8. Chill soda, beer, or wine in two minutes
Waiting for meat to cook leaves you with a good amount of time to stand around and, well, drink something. But what if you forgot to drop your Coke/Sam Adams/Pinot grigio in the cooler or fridge before you cranked up the coals? Mythbuster Adam Savage, one of our favorite interviewees, explains a last-minute chilling technique at Metafilter: Spin it around in some heavily salted ice water. Savage claims it’s based in science instead of backyard lore, and I believe him—it’s amazed many a dinner party host with a “I forgot to” dilemma.
7. Easy grill cleaning
Maybe you’re pulling out the grilling can for the first time this weekend, and … eee-yuck. Here’s what you do. Swipe off whatever big, grungy stuff you can with a stiff (preferably wire) brush and then toss it in your oven on self-clean. Now that a majority of the tough stuff is off, or at least loosened, you probably won’t have to swing for any specialty tools—a wad of aluminum foil can suffice. For light, between-meal cleaning, rubbing a face-down half onion on a heated grill is an eco-friendly way to get in and around the bars without burning your hands or leaving non-compatible scents for your food.

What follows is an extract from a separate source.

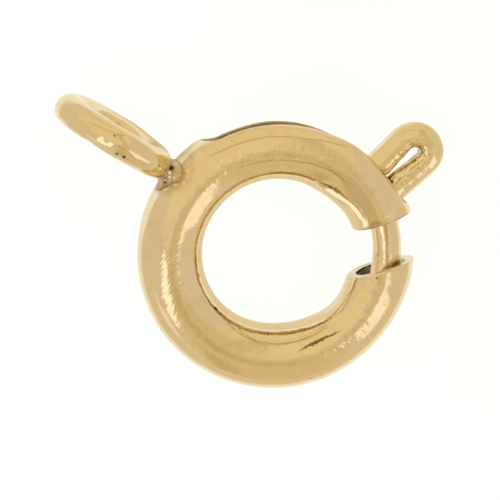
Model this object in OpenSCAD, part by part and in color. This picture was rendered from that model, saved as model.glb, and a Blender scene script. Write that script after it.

6. Use your broiler as a backup
Unless you live in Hawaii, you really can’t count on the weather to hold for your grilling just because you bought buns and paper plates. If it’s just a drizzle and you can make do with the garage door open, go to it. If the weather or temperature really put a crimp in your style, or you just lack for grill space, consider braising and browning with your broiler. Slow-cooking the food in liquid, then crisping the exterior with a quick broil, gives you surprisingly grill-like results. For big groups or days when it just doesn’t seem like standing outside is feasible, consider the tiny grill your already own in your kitchen.

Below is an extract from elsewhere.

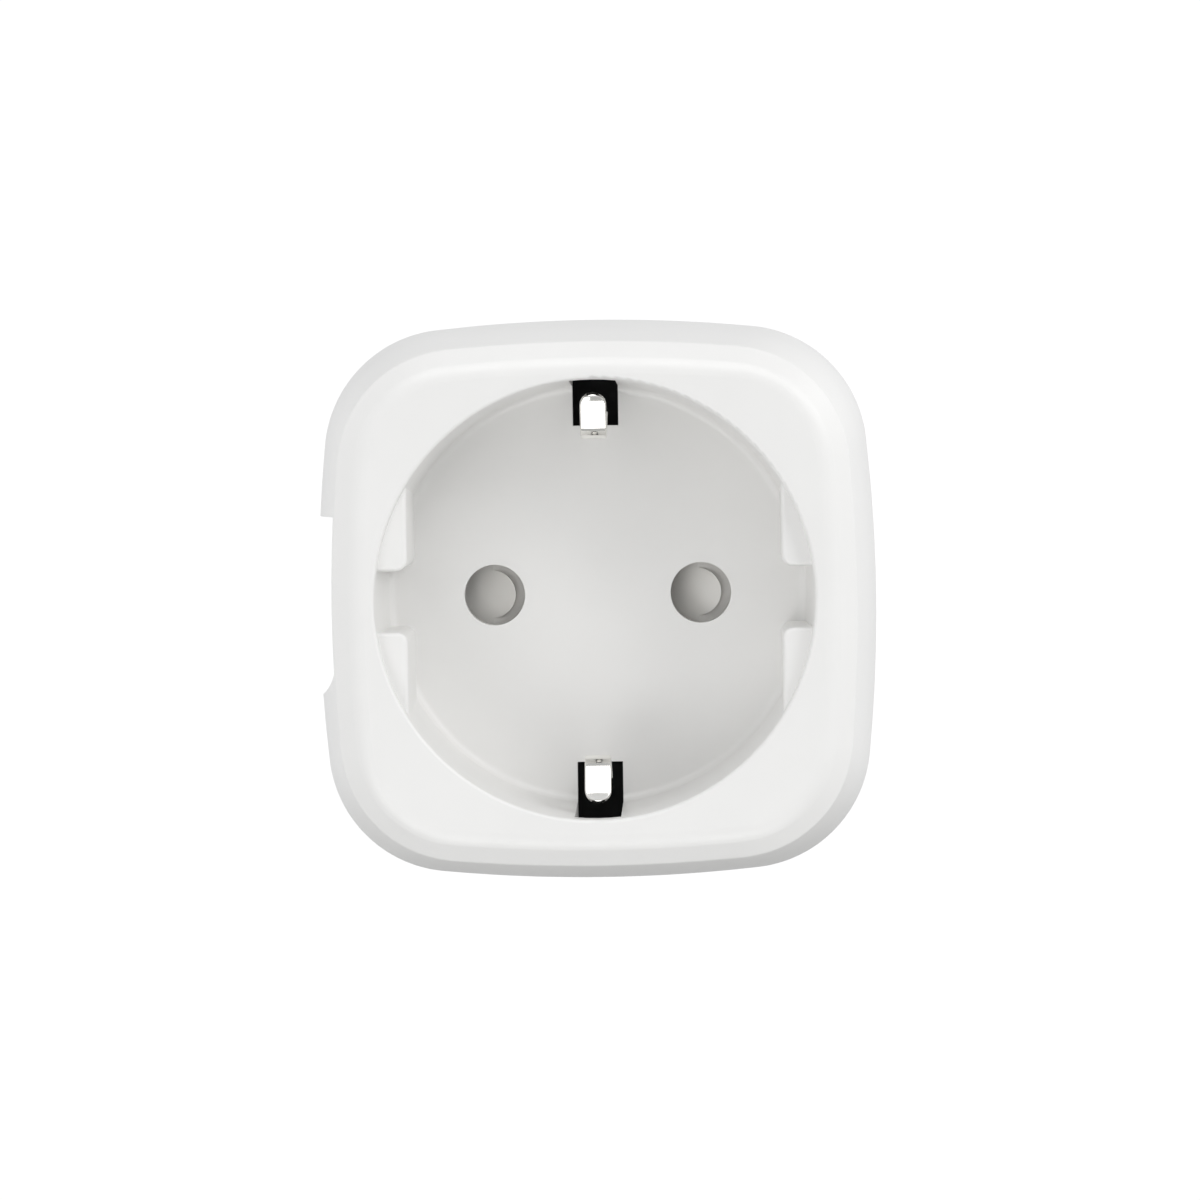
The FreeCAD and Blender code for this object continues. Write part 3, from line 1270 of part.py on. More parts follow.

5. Get started with smoking
There exists a comfortable middle ground between having spent a summer working for the barbecue kings of Kansas City and just wanting a little hickory flavor in your food. Hank Shaw, who’s one serious meat fan, knows exactly where that sweet spot. Using just two grocery-store-standard aluminum pans and some wood chips, he turns a kettle grill into a smoker, one that turns out certifiably tasty ribs with real smoke flavor. Like any barbecue exercise, the real secret ingredients are time, patience, and a tasty rub or sauce.
4. Make your own BBQ sauce
You’ve already put the time and care into tending to your flame, your meat, and your sides, so why settle for a bottle of stuff found next to the ketchup, laced with corn syrup? The BBQ Recipe Secrets blog runs down three basic sauces, covering the traditional tomato sauce, a Carolina-esque vinegar version, and a basic mustard variant. We’ve made this tomato sauce template and been happy to tweak it in different ways, which you can, too.
3. Use a cheat sheet
We like Real Simple’s grid-style grilling cheat sheet, as it provides both basic, reassuring timings for a standard grill that won’t leave anyone with undercooked food, and won’t turn out dried-out cinders or hockey pucks, either. It also helps you arrange items across your cooking surface, as you move items from direct flame heat to indirect, ambient cooking. Got another favorite, printable guide? Link it for everyone in the comments.
2. Know when meat is done
Unless you’ve got a serious instant-read thermometer, it’s a pain to keep stabbing your meal-to-be, or, even worse, cut it open, to determine just when it’s just at the edge of safe to eat. Skip the torture and use your hands. By touching your thumb to each of your fingers, and then pressing on your thumb muscle as it changes firmness, you’ll get an idea of how your steak should feel, moving from rare to well done as your thumb muscle moves from your index to your pinky finger. Whole chickens are a similar matter of intuitive touch, or, actually, a twist of the chicken leg. If the leg won’t move, it’s not quite ready—you want there to be a slight amount of tension, and then feel the joints release as you apply soft pressure.
1. Perfect burgers
We asked and our commenters responded about what makes the perfect grilled burger: Good meat, preferably ground while you watch, kept at room temperature right before grilling, and not pressed and overly handled. We’d just add that you shouldn’t try to compress your homemade patties into chain-restaurant-style discs, and that seasoning your patties with salt and pepper right before they hit the heat makes a big difference.